The erratic behavior points to Erdogan and his
cronies in Ankara not being in control of their own conduct. Of
course, we can only speculate at this stage. But let’s make the
reasonable conjecture that Ankara carried out the aerial ambush of
the Russian jet in a cold-blooded, premeditated way, as Russian
Foreign Minister Sergei Lavrov has said.
Let’s also conjecture, reasonably, that the
deliberate act of aggression was carried out with the collusion of
the United States, which operates a NATO base in Turkey’s Hatay
Province adjacent to the Syrian border where the incident occurred.

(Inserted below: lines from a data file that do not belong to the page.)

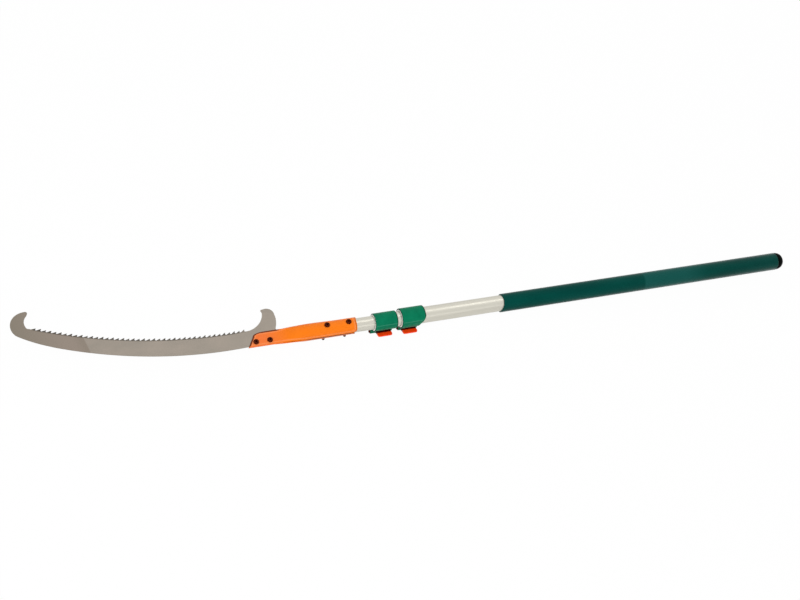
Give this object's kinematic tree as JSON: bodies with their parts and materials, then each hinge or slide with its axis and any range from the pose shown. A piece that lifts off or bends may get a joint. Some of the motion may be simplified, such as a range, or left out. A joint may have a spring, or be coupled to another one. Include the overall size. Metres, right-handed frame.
{
  "type": "telescopic pole saw",
  "caption": "Collapsed telescopic pole saw: curved pruning blade with a hook at each end, bolted in a pressed steel holder on nested aluminium tubes with lever clamps and a long grip.",
  "frame": {"origin": "centre of the small flat on the butt cap, on the pole's axis", "axes": "+X along the pole out of the butt, so the blade lies at -X; +Y from the pole's axis to the side that the teeth and hooks face, in the blade's plane; +Z square to the blade, towards the screw heads"},
  "size_m": [1.5194, 0.1514, 0.0474],
  "materials": {
    "blade_steel": "ground and oiled saw steel, dull warm grey",
    "orange_paint": "glossy orange powder coat",
    "red_plastic": "orange red moulded plastic",
    "green_plastic": "green moulded plastic, satin",
    "dark_green_grip": "dark green smooth vinyl sleeve",
    "black_rubber": "matt black",
    "satin_aluminium": "satin anodised, faintly warm",
    "grey_nylon": "grey moulded nylon",
    "natural_nylon": "off-white moulded nylon",
    "blackened_steel": "black oxide",
    "zinc_plate": "bright zinc plate"
  },
  "bodies": {
    "handle": {"outer_tube": "satin_aluminium", "grip_sleeve": "dark_green_grip", "end_cap": "black_rubber", "rear_clamp_body": "green_plastic", "rear_clamp_bushing": "natural_nylon", "rear_clamp_pin": "blackened_steel", "rear_clamp_screw": "blackened_steel"},
    "rear_lever": {"rear_clamp_lever": "red_plastic"},
    "rear_shoe": {"rear_clamp_shoe": "grey_nylon"},
    "middle_section": {"middle_tube": "satin_aluminium", "middle_guide_plug": "grey_nylon", "front_clamp_body": "green_plastic", "front_clamp_bushing": "natural_nylon", "front_clamp_pin": "blackened_steel", "front_clamp_screw": "blackened_steel"},
    "front_lever": {"front_clamp_lever": "red_plastic"},
    "front_shoe": {"front_clamp_shoe": "grey_nylon"},
    "saw_head": {"inner_tube": "satin_aluminium", "inner_guide_plug": "grey_nylon", "tube_core": "grey_nylon", "holder_near_shell": "orange_paint", "holder_far_shell": "orange_paint", "saw_blade": "blade_steel", "front_blade_screw": "blackened_steel", "rear_blade_screw": "blackened_steel", "front_blade_nut": "zinc_plate", "rear_blade_nut": "zinc_plate", "front_pole_screw": "blackened_steel", "rear_pole_screw": "blackened_steel", "front_pole_washer": "zinc_plate", "rear_pole_washer": "zinc_plate", "front_pole_nut": "zinc_plate", "rear_pole_nut": "zinc_plate"}
  },
  "joints": [
    {"name": "middle_section_slide", "type": "slide", "parent": "handle", "child": "middle_section", "axis": [-1, 0, 0], "range_m": [0, 0.63]},
    {"name": "saw_head_slide", "type": "slide", "parent": "middle_section", "child": "saw_head", "axis": [-1, 0, 0], "range_m": [0, 0.63]},
    {"name": "rear_lever_hinge", "type": "hinge", "parent": "handle", "child": "rear_lever", "pos_m": [-0.82265, -0.00418, -0.02373], "axis": [1, 0, 0], "range_deg": [0, 110]},
    {"name": "front_lever_hinge", "type": "hinge", "parent": "middle_section", "child": "front_lever", "pos_m": [-0.87275, -0.00373, -0.02117], "axis": [1, 0, 0], "range_deg": [0, 110]},
    {"name": "rear_shoe_slide", "type": "slide", "parent": "handle", "child": "rear_shoe", "axis": [0, -0.1736, -0.9848], "range_m": [0, 0.0008]},
    {"name": "front_shoe_slide", "type": "slide", "parent": "middle_section", "child": "front_shoe", "axis": [0, -0.1736, -0.9848], "range_m": [0, 0.0008]}
  ],
  "couplings": [
    {"joint": "rear_shoe_slide", "follows": "rear_lever_hinge", "m_per_rad": 0.000416},
    {"joint": "front_shoe_slide", "follows": "front_lever_hinge", "m_per_rad": 0.000416}
  ]
}
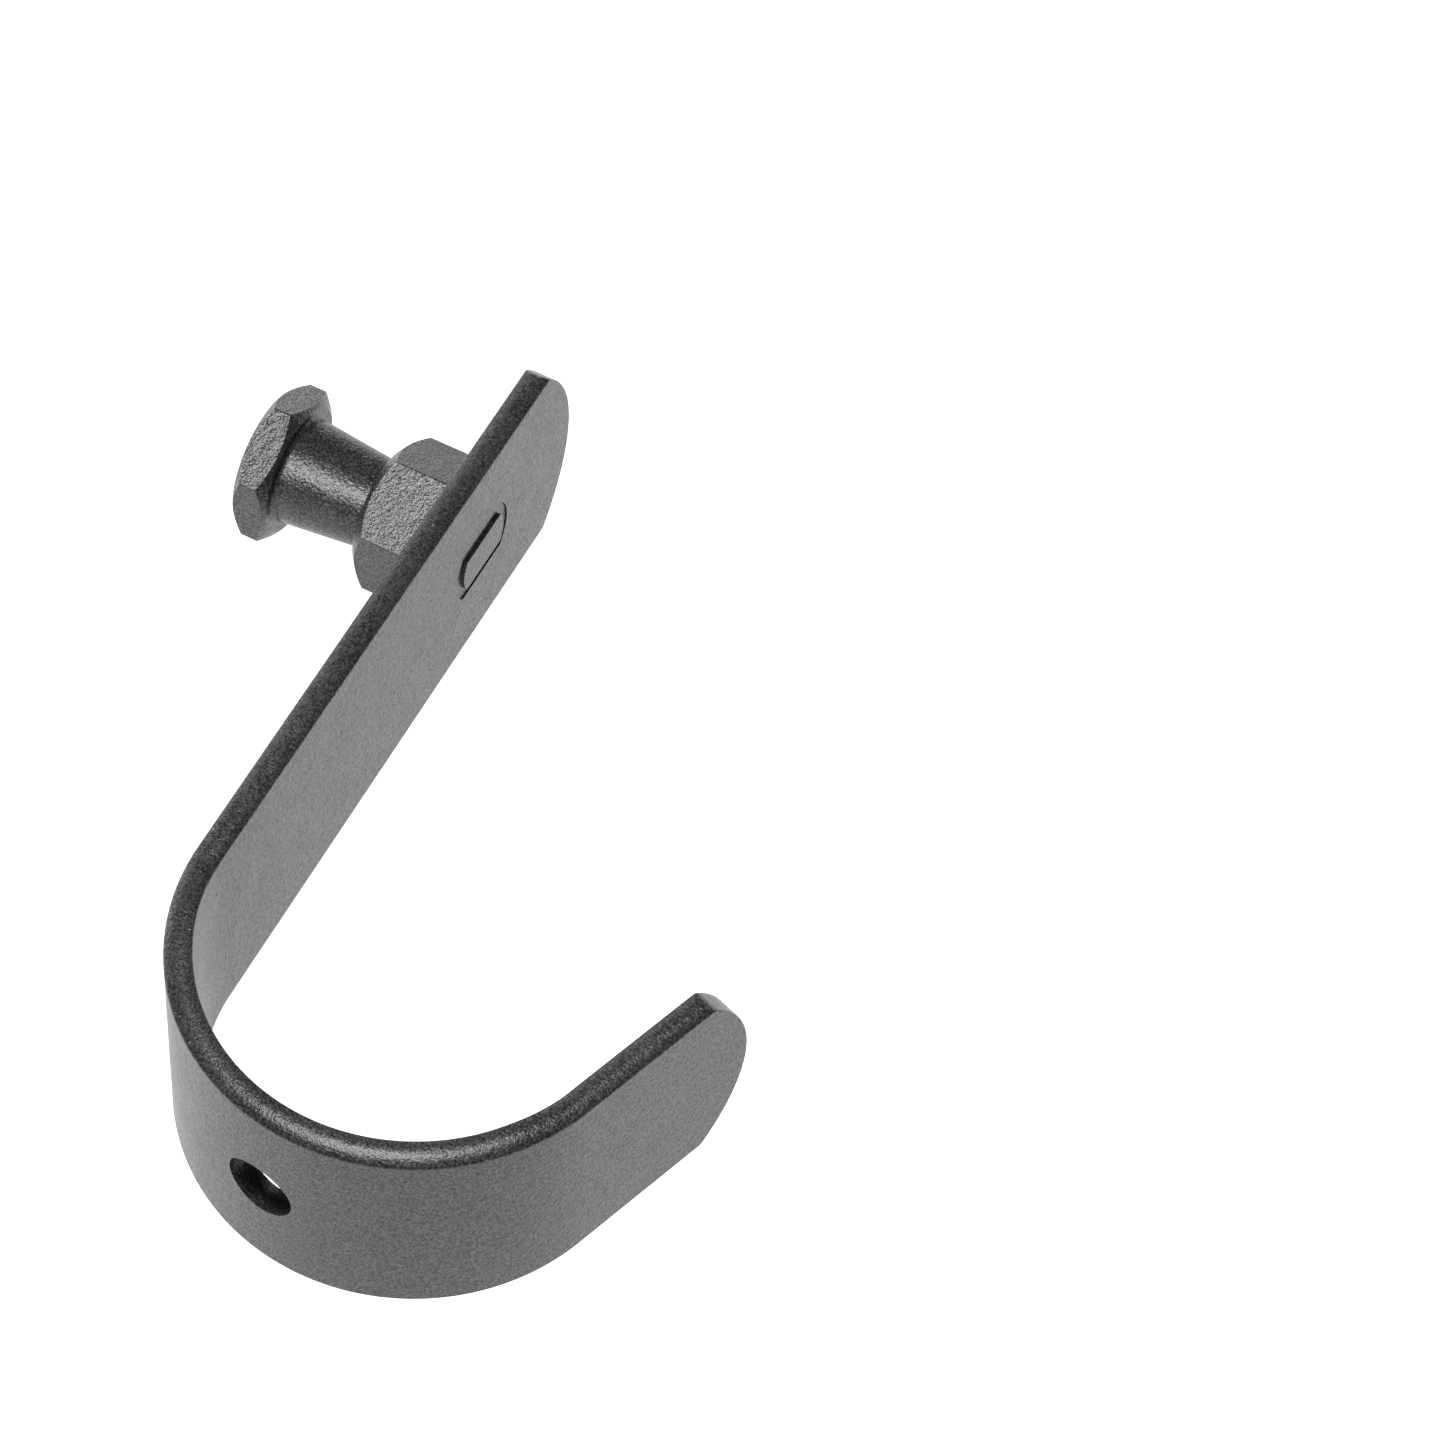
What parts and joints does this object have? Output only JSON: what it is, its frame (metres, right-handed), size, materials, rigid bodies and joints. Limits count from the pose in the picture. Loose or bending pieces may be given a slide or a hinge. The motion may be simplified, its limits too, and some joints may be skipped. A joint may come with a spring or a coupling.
{
  "type": "safety chain hook",
  "caption": "Flat steel bar bent to a J-shaped chain hook, with a hexagonal necked stud staked through its long leg to hang in a keyhole plate.",
  "frame": {"origin": "on the stud's axis, in the plane of the hexagonal body's shoulder ring that meets a keyhole plate", "axes": "+X along the stud's axis from the shoulder to the bar and on over the open throat; +Y along the long leg from the bend to the leg's end, so the hook hangs with -Y down in use; +Z across the bar's width, up, as the hook lies on one long edge"},
  "size_m": [0.1292, 0.1627, 0.0452],
  "materials": {
    "bar_coat": "satin black powder coat over mild steel flat bar, fine orange-peel texture",
    "stud_coat": "satin black powder coat over a turned and staked steel stud, slightly coarser texture"
  },
  "bodies": {
    "root": {"hook_bar": "bar_coat", "hex_stud": "stud_coat"}
  },
  "joints": []
}
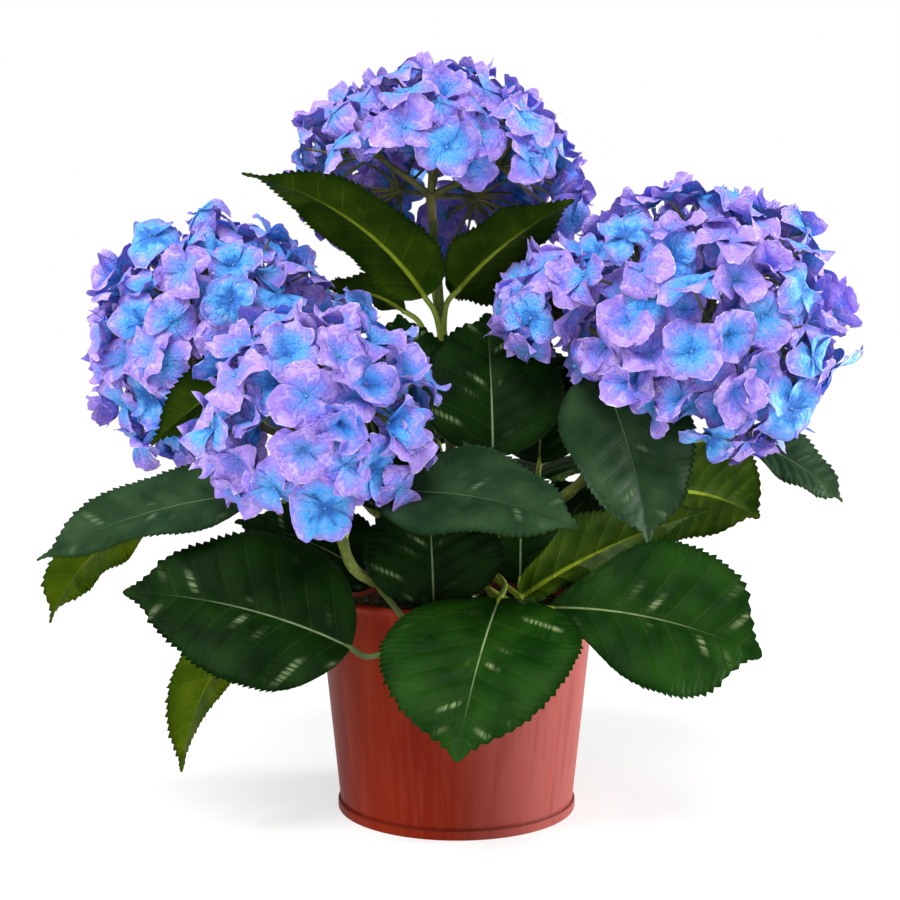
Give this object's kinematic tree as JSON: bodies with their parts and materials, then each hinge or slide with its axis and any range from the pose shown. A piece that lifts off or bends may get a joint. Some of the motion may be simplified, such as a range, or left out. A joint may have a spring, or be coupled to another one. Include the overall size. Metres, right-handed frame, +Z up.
{
  "type": "artificial potted hydrangea",
  "caption": "Artificial hydrangea in a round painted pot: blue and lilac mophead flower heads on curved stems above broad, toothed, dark green leaves.",
  "frame": {"origin": "centre of the pot's flat underside", "axes": "+Z up, -Y towards the front of the plant, +X to its right as it is seen from the front"},
  "size_m": [0.4268, 0.3363, 0.4045],
  "materials": {
    "pot_paint": "matt terracotta-coloured paint with fine upright streaks",
    "moss_filler": "dull brown dried moss over cement",
    "stem_plastic": "satin olive green with raised specks and knots",
    "leaf_cloth": "stiffened printed cloth, glossy dark green above and yellow-green below",
    "blossom_cloth": "thin satin cloth, sky blue at the eye and lilac at the rim"
  },
  "bodies": {
    "root": {"head_front": "blossom_cloth", "head_left": "blossom_cloth", "head_right": "blossom_cloth", "head_top": "blossom_cloth", "leaf_back_left": "leaf_cloth", "leaf_back_right": "leaf_cloth", "leaf_back_upper": "leaf_cloth", "leaf_between": "leaf_cloth", "leaf_centre_back": "leaf_cloth", "leaf_centre_left": "leaf_cloth", "leaf_centre_low_left": "leaf_cloth", "leaf_centre_low_right": "leaf_cloth", "leaf_centre_middle": "leaf_cloth", "leaf_centre_right": "leaf_cloth", "leaf_centre_up": "leaf_cloth", "leaf_far_right": "leaf_cloth", "leaf_front": "leaf_cloth", "leaf_left": "leaf_cloth", "leaf_left_back": "leaf_cloth", "leaf_left_hanging": "leaf_cloth", "leaf_low_back": "leaf_cloth", "leaf_low_left": "leaf_cloth", "leaf_low_left_back": "leaf_cloth", "leaf_low_left_hanging": "leaf_cloth", "leaf_low_left_inner": "leaf_cloth", "leaf_low_right": "leaf_cloth", "leaf_low_right_back": "leaf_cloth", "leaf_low_right_inner": "leaf_cloth", "leaf_middle": "leaf_cloth", "leaf_right_back": "leaf_cloth", "leaf_right_centre": "leaf_cloth", "leaf_right_hanging": "leaf_cloth", "leaf_under_right": "leaf_cloth", "leaf_upper_back_left": "leaf_cloth", "leaf_upper_back_right": "leaf_cloth", "leaf_upper_left": "leaf_cloth", "leaf_upper_right": "leaf_cloth", "pot": "pot_paint", "pot_filler": "moss_filler", "stem_front": "stem_plastic", "stem_left": "stem_plastic", "stem_right": "stem_plastic", "stem_shoot": "stem_plastic", "stem_top": "stem_plastic", "trunk": "stem_plastic"}
  },
  "joints": []
}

It makes sense that Washington sanctioned the
aerial ambush knowing that the resulting geopolitical tension would
scupper moves elsewhere from French President Francois Hollande for
the formation of a broader anti-IS coalition to include the
participation of Russia.
Why the US is not serious about forming such a
coalition, indeed is implacably opposed to it, is because Islamic
State and other jihadist mercenaries are a covert creation of the US
and its NATO allies, including Turkey, for the objective of regime
change in Syria.
Thus, Erdogan’s Turkey carried out the dirty deed
against Russia under US authorization. But in the immediate
aftermath, Ankara evidently got cold feet about what it had just
done, no doubt fearing the wrath of Russia. That’s when Washington
got on to Erdogan and told him to grow some balls. Hence the
apparent turnaround feistiness out of Ankara in the space of 24
hours.
Which just goes to show that Erdogan, for all his
tough talk, is really nothing more than a pathetic, sniveling little
message boy for his boss in Washington.